Coordinate systems are something you'll have to learn to deal with, and how to do calculus in them.  And even in Special Relativity, you can have a metric that varies from place to place in your coordinate system.  The polar, cylindrical, and spherical coordinate systems are examples of that.
Later on, you'll also have to deal with curved coordinate systems, which means the metric must vary from place to place, but it will do so in particular in a way that affects parallel transport.  Thus geodesics can converge, which will be how massive bodies exert tidal forces.
You can't measure distances between events with a coordinate system alone.  But if you already have a coordinate system can do it if you also have a metric.  But if you want to move around you can completely describe your motions by saying how the coordinates change.  It helps to be an expert in describing changes through changes in coordinates, because then you can describe the metric in terms of how actual metric distances are related to coordinate distances.  So you can use coordinate distances as a foundation to build upon.  And again, doing it for interesting coordinate systems in the context of regular euclidean geometry or in regular Special Relativity is a good practice and you should consider it and your textbook does it, so your textbook is assuming you have that facility.

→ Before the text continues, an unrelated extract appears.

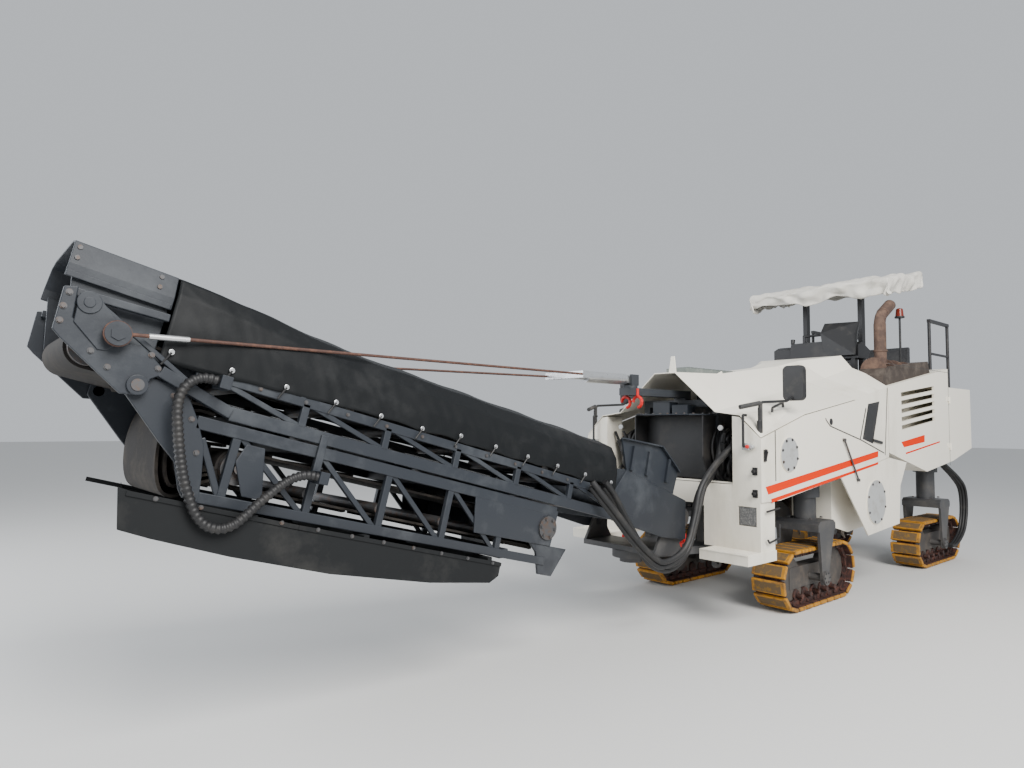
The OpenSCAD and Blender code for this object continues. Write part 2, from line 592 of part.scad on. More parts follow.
// Base section, drawn along its own slope from the lifting pivot
module on_base() placed() translate([slew_x, 0, lift_z]) rotate([0, -conv_slope, 0]) children();
rail_top = 40;
rail_y = 40;
chord_top = 180;
post_step = 480;
post_first = 700;
pin_up = 21;
plate_y = 20;
module base_frame() on_base() color(steel) {
    both() {
        strut([500, rail_top - rail_h / 2], [base_len - 410, rail_top - rail_h / 2], rail_h, conv_y - rail_y, conv_y);
        strut([700, chord_top - 25], [base_len - 200, chord_top - 25], 50, conv_y - 30, conv_y);
        for (i = [0:5]) {
            x = post_first + i * post_step;
            strut([x, rail_top - 10], [x, chord_top], 40, conv_y - 30, conv_y);
            strut([x, rail_top - 10], [x + post_step, chord_top - 20], 30, conv_y - 25, conv_y - 5);
        }
        difference() {
            side([[base_len - 720, -20], [base_len - 410, -20], [base_len + 59, -28], [base_len + end_tip[0], end_tip[1]],
                [base_len + 362, 329], [base_len - 75, 374], [base_len - 118, 250], [base_len - 170, 150],
                [base_len - 410, 60], [base_len - 720, 40]],
                conv_y, conv_y + plate_y);
            cross_rod(base_len, pin_up, 30 + seat_gap, conv_y - 10, conv_y + 50);
        }
        cross_rod(stay_x, stay_up, stay_pin_r, conv_y + plate_y - 1, stay_y + 12);
        side([[-105, 263], [-175, -30], [120, -60], [640, -30], [760, 40], [735, 180], [640, 347]],
            conv_y - 30, conv_y - 10);
        cross_rod(0, 0, 30, ear_y - 24, conv_y - 29);
    }
    for (x = [700, 1600, 2500, 3300])
        block([x, -conv_y + 1, rail_top - 60], [x + 50, conv_y - 1, rail_top - 20]);
    cross_rod(-127, belt_z, belt_r - belt_t - seat_gap, -conv_y + 29, conv_y - 29);
    for (i = [0:5])
        cross_rod(post_first + (i + 0.5) * post_step, belt_z + belt_r - belt_t - seat_gap - idler_r, idler_r,
            -conv_y + 29, conv_y - 29);
    for (x = [1000, 1900, 2800])
        cross_rod(x, belt_z - belt_r - seat_gap - return_r, return_r, -conv_y + rail_y - 1, conv_y - rail_y + 1);
    for (c = hose_clamps)
        block([c[0] - 50, c[1] > 0 ? conv_y - 5 : conv_y + 11, c[1] - 30], [c[0], hose_y + hose_r + 12, c[1] + 30]);
    strut([hose_clamps[1][0] - 20, rail_top - 20], [hose_clamps[1][0] - 20, hose_clamps[1][1] - 29], 40, conv_y - 1,
        conv_y + 12);
    both() cross_rod(base_len + 252, 293, 45, conv_y + plate_y - 1, conv_y + plate_y + 14);
}
belt_r = 90;
belt_t = 12;
belt_z = 130;
idler_r = 30;
return_r = 25;
// Corrugated hose on the left of the conveyor: x and z along the base section, between two clamps
hose_y = 500;
hose_r = 25;
hose_clamps = [[3560, 125], [2990, -190]];
hose_route = [[3560, 125], [3600, 125], [3638, 114], [3668, 91], [3688, 60], [3697, 22], [3695, -20], [3684, -66],
    [3664, -124], [3640, -190], [3612, -260], [3580, -328], [3535, -402], [3495, -458], [3440, -497], [3376, -503],
    [3320, -475], [3278, -425], [3240, -370], [3200, -318], [3160, -270], [3118, -230], [3074, -203], [3030, -190],
    [2990, -190]];
module belt_ring(x0, x1, z, r, t) difference() {
    union() {
        translate([x0, belt_y, z]) rotate([90, 0, 0]) cylinder(r = r, h = 2 * belt_y);
        translate([x1, belt_y, z]) rotate([90, 0, 0]) cylinder(r = r, h = 2 * belt_y);
        block([x0, -belt_y, z - r], [x1, belt_y, z + r]);
    }
    union() {
        translate([x0, belt_y + 1, z]) rotate([90, 0, 0]) cylinder(r = r - t, h = 2 * belt_y + 2);
        translate([x1, belt_y + 1, z]) rotate([90, 0, 0]) cylinder(r = r - t, h = 2 * belt_y + 2);
        block([x0, -belt_y - 1, z - r + t], [x1, belt_y + 1, z + r - t]);
    }
}
module base_belt() on_base() color(dark) belt_ring(-127, base_len + 200, belt_z, belt_r, belt_t);
// A tube swept along a route of points x, y, z
function turn(route, i) = let (a = route[max(i - 1, 0)], b = route[min(i + 1, len(route) - 1)]) (b - a) / norm(b - a);
module swept(route, r, n) {
    rings = [for (i = [0:len(route) - 1]) let (t = turn(route, i), u = cross(t, [0, 1, 0]), w = u / norm(u), v = cross(t, w))
        for (k = [0:n - 1]) route[i] + r * (w * cos(k * 360 / n) + v * sin(k * 360 / n))];
    m = len(route);
    polyhedron(points = rings, faces = concat([[for (k = [0:n - 1]) k]],
        [for (i = [0:m - 2]) for (k = [0:n - 1]) let (a = i * n + k, b = i * n + (k + 1) % n)
            each [[b, a, b + n], [a, a + n, b + n]]],
        [[for (k = [n - 1:-1:0]) (m - 1) * n + k]]));
}
module conveyor_hose() on_base() color(dark) swept([for (p = hose_route) [p[0], hose_y, p[1]]], hose_r, 10);
tarp_w = 420;
tarp_h = 360;
module tarp_section(w, h) polygon([for (i = [0:14]) [w * cos(i * 180 / 14), h * sin(i * 180 / 14)]]);
module base_tarp() on_base() color(dark) translate([744, 0, chord_top + seat_gap]) rotate([90, 0, 90])
    linear_extrude(base_len - 50 - 744) difference() {
        tarp_section(tarp_w, tarp_h);
        translate([0, -1]) tarp_section(tarp_w - 10, tarp_h - 10);
    }
module end_hood() on_base() color(steel) {
    translate([base_len - 49.7, 0, 0]) rotate([90, 0, 90]) linear_extrude(end_tip[0] + 45) difference() {
        polygon([[-385, 385], [-385, 430], [-300, 505], [300, 505], [385, 430], [385, 385]]);
        polygon([[-373, 384], [-373, 425], [-296, 493], [296, 493], [373, 425], [373, 384]]);
    }
    both() {
        side([[base_len - 330, 120], [base_len - 160, 120], [base_len - 80, 95], [base_len + 180, 60],
            [base_len + 290, 150], [base_len + 345, 400], [base_len - 40, 400], [base_len - 40, 180],
            [base_len - 330, 180]], 365, 385);
        block([base_len - 330, 384, 130], [base_len - 210, conv_y - 30 - seat_gap, 178]);
    }
    cross_rod(base_len + 200, belt_z, belt_r - belt_t - seat_gap, -366, 366);
}
// The feed hopper: side plates with a folded rim, and a rear wall behind the tail drum
hopper_y = conv_y - 28;
rim_w = 40;
hopper_rear = [38, 460];
hopper_peak = [297, 602];
hopper_front = [740, 558];
module feed_hopper() on_base() color(steel) {
    both() {
        side([[60, 282], hopper_rear, hopper_peak, hopper_front, [640, 347.4]], hopper_y, hopper_y + 12);
        strut(hopper_rear + [2, -1], hopper_peak, 10, hopper_y + 3, hopper_y + rim_w);
        strut(hopper_peak, hopper_front - [2, 1], 10, hopper_y + 3, hopper_y + rim_w - 1);
        for (x = [180, 420, 600])
            strut([x, 352], [x, 530], 30, hopper_y + 11, hopper_y + 32);
    }
    strut([64, 290], hopper_rear - [-4, 8], 10, -hopper_y - 2, hopper_y + 2);
}

// Head section, folded back under the base section
head_top = -36;
head_low = -410;
head_in = base_len - 420;
head_out = 1260;
head_y = conv_y - 12;
cover_in = conv_y + plate_y + move_gap + 1;
head_belt_x = [head_out + 40, head_in - 110];
head_belt_z = -230;
wheel_x = head_out + 388;
wheel_z = -583;
module head_frame() on_base() color(steel) {
    both() {
        union() {
            side([[base_len + 45, pin_up - 30], [base_len + 45, pin_up + 45], [base_len - 60, 85],
                [base_len - 263, 75], [base_len - 380, head_top + 6], [head_in - 160, head_top - 12],
                [head_in - 160, head_low - 20], [base_len - 378, head_low + 40], [base_len - 251, -238]],
                head_y - 20, head_y);
        }
        cross_rod(base_len, pin_up, 30, head_y - 20, conv_y + plate_y);
        strut([head_out, head_top - 30], [head_in, head_top - 30], 60, head_y - 40, head_y);
        strut([head_out + 30, head_low + 20], [head_in, head_low + 20], 50, head_y - 40, head_y);
        for (i = [0:4]) {
            x = head_in - 60 - i * 420;
            strut([x, head_top - 30], [x, head_low + 20], 40, head_y - 35, head_y - 5);
            strut([x, head_top - 30], [x - 420, head_low + 20], 30, head_y - 30, head_y - 10);
        }
        difference() {
            side([[head_out - 17, -60], [head_out + 680, -90], [head_out + 640, -300], [head_out, -290]],
                head_y - 12, head_y - 1);
            for (x = [70, 270, 470])
                block([head_out + x, head_y - 20, -235], [head_out + x + 120, head_y + 5, -135]);
        }
        side([[head_out + 30, -290], [head_out + 130, -290], [head_out + 60, -475], [head_out - 60, -475],
            [head_out - 155, -288]], head_y - 28, head_y - 8);
    }
    for (x = [1400, 2200, 3000])
        block([x, -head_y + 1, head_top - 50], [x + 50, head_y - 1, head_top - 20]);
    for (i = [1:4])
        cross_rod(head_in - 60 - i * 420, head_belt_z - belt_r + belt_t + seat_gap + idler_r, idler_r, -head_y + 34,
            head_y - 34);
    for (x = head_belt_x) {
        cross_rod(x, head_belt_z, belt_r - belt_t - seat_gap, -head_y + 45, head_y - 45);
        cross_rod(x, head_belt_z, 26, -head_y + 8, head_y - 8);
    }
    block([head_out + 360, -47, -480], [head_out + 400, 47, head_low + 10]);
    both() side([[wheel_x - 28, -481], [wheel_x - 18, wheel_z - 18], [wheel_x + 18, wheel_z - 18],
        [wheel_x + 22, -470]], 31, 43);
    cross_rod(wheel_x, wheel_z, 12, -49, 49);
    block([head_out + 340, -head_y + 1, head_low + 5], [head_out + 420, head_y - 1, head_low + 40]);
}
module head_belt() on_base() color(dark) belt_ring(head_belt_x[0], head_belt_x[1], head_belt_z, belt_r, belt_t);
// Where the belt folds back on itself it hangs in a double loop round the folding pin
loop_at = [base_len - 243, -215];
loop_r = loop_at[1] - head_low + 5;
loop_in = loop_at[1] - head_belt_z + belt_r + belt_t + seat_gap;
module loop_strand(r, x0, x1) difference() {
    union() {
        cross_rod(loop_at[0], loop_at[1], r, -belt_y, belt_y);
        block([x0, -belt_y, loop_at[1] + r - belt_t], [loop_at[0], belt_y, loop_at[1] + r]);
        block([x1, -belt_y, loop_at[1] - r], [loop_at[0], belt_y, loop_at[1] - r + belt_t]);
    }
    cross_rod(loop_at[0], loop_at[1], r - belt_t, -belt_y - 1, belt_y + 1);
    block([x1 - 1, -belt_y - 1, loop_at[1] - r + belt_t], [loop_at[0], belt_y + 1, loop_at[1] + r - belt_t]);
}
module belt_loop() on_base() color(dark) {
    loop_strand(loop_r, loop_at[0] - 60, loop_at[0] - 465);
    loop_strand(loop_in, loop_at[0] - 40, loop_at[0] - 330);
}
module head_cover() on_base() color(dark) {
    for (x = [1760, 2600, 3200])
        block([x, -cover_in - 4, head_low - 50], [x + 40, cover_in + 4, head_low - 5 - seat_gap]);
    difference() {
    side([[base_len - 76, -418], [base_len - 100, -566], [3006, -622], [2022, -599], [1686, -527], [1686, -450],
        [3000, -438]], -cover_in - 10, cover_in + 10);
    side([[base_len, -300], [base_len - 50, -545], [3006, -602], [2022, -580], [1706, -510], [1660, -300]],
        -cover_in, cover_in);
    }
}
module guide_wheel() on_base() color("silver") translate([wheel_x, 0, wheel_z]) rotate([90, 0, 0]) difference() {
    cylinder(r = 55, h = 50, center = true);
    cylinder(r = 12 + seat_gap, h = 60, center = true);
}

main_frame();
cross_members();
front_mast();
slew_tongue();
front_bumper();
side_panels();
front_hood();
engine_hood();
cooler_box();
engine();
rear_cheeks();
platform();
console();
seats();
canopy_frame();
canopy_tarp();
exhaust();
heat_shield();
mirrors();
handrails();
drum_housing();
pickup_conveyor();
transfer_hopper();
left_door();
right_door();
milling_drum();
fork_fl();
roller_frame_fl();
track_fl();
fork_fr();
roller_frame_fr();
track_fr();
fork_rl();
roller_frame_rl();
track_rl();
fork_rr();
roller_frame_rr();
track_rr();
slew_bracket();
lift_swivel();
lift_barrel();
lift_rod();
stay_cables();
base_frame();
base_belt();
belt_loop();
conveyor_hose();
base_tarp();
end_hood();
feed_hopper();
head_frame();
head_belt();
head_cover();
guide_wheel();
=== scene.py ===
import math
import random
import bmesh
import bpy
from mathutils import Matrix, Vector, noise


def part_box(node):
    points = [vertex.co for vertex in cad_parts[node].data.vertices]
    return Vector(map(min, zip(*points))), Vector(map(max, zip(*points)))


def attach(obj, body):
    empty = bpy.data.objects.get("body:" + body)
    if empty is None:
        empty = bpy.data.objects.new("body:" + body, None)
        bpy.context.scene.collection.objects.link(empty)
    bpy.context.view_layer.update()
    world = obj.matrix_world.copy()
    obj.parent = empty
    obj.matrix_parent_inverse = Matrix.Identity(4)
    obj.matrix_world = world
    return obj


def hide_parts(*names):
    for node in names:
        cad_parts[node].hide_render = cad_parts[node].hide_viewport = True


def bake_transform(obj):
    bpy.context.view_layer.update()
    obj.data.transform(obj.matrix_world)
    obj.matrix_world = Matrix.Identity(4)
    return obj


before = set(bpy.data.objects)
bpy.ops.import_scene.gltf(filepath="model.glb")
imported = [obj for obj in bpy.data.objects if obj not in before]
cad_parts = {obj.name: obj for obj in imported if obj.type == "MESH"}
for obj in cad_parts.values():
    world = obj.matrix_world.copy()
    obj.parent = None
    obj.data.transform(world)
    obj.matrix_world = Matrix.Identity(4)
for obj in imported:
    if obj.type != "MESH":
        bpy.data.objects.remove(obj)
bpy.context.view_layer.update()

# Camera: it stands where the photographer stood, in front of the machine on its left side, at eye height.
# The lens is the photograph's own, about 24 mm on a 36 mm frame, tipped up a little.
lens_at = Vector((5.0367, 3.686, 1.55))
ahead = Vector((-0.6467, -0.7604, 0.0593)).normalized()
to_right = Vector((-0.7614, 0.6482, 0.0078)).normalized()
upward = to_right.cross(ahead)
camera_data = bpy.data.cameras.new("camera")
camera_data.lens = 24.26
camera_data.sensor_width = 36
camera_data.clip_end = 200
camera = bpy.data.objects.new("camera", camera_data)
camera.matrix_world = Matrix((
    (to_right.x, upward.x, -ahead.x, lens_at.x),
    (to_right.y, upward.y, -ahead.y, lens_at.y),
    (to_right.z, upward.z, -ahead.z, lens_at.z),
    (0, 0, 0, 1)))
bpy.context.collection.objects.link(camera)
bpy.context.scene.camera = camera

# Conveyor hose: a corrugated black hose, 50 mm across, that feeds the folding cylinder on the conveyor's left.
# It leaves a clamp on the top chord, hangs in one deep loop and goes back into a clamp under the lower rail.
row_mid = (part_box("track_fl")[0][0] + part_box("track_rr")[1][0]) / 2
slope = math.radians(14.2)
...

So now let's get to a frame of reference.  A frame of reference is definitely a coordinate system.  However if you want to bring in clocks and rulers they measure actual distances, so they will have a nontrivial relationship to your coordinates, and the metric will tell you exactly how they are related.
Maybe by frame of reference you mean a coordinate system with a metric.  Having them both. An inertial reference frame is a special frame, one where the coordinates represent the motions of test particles subject to no external forces. These strictly only exist locally.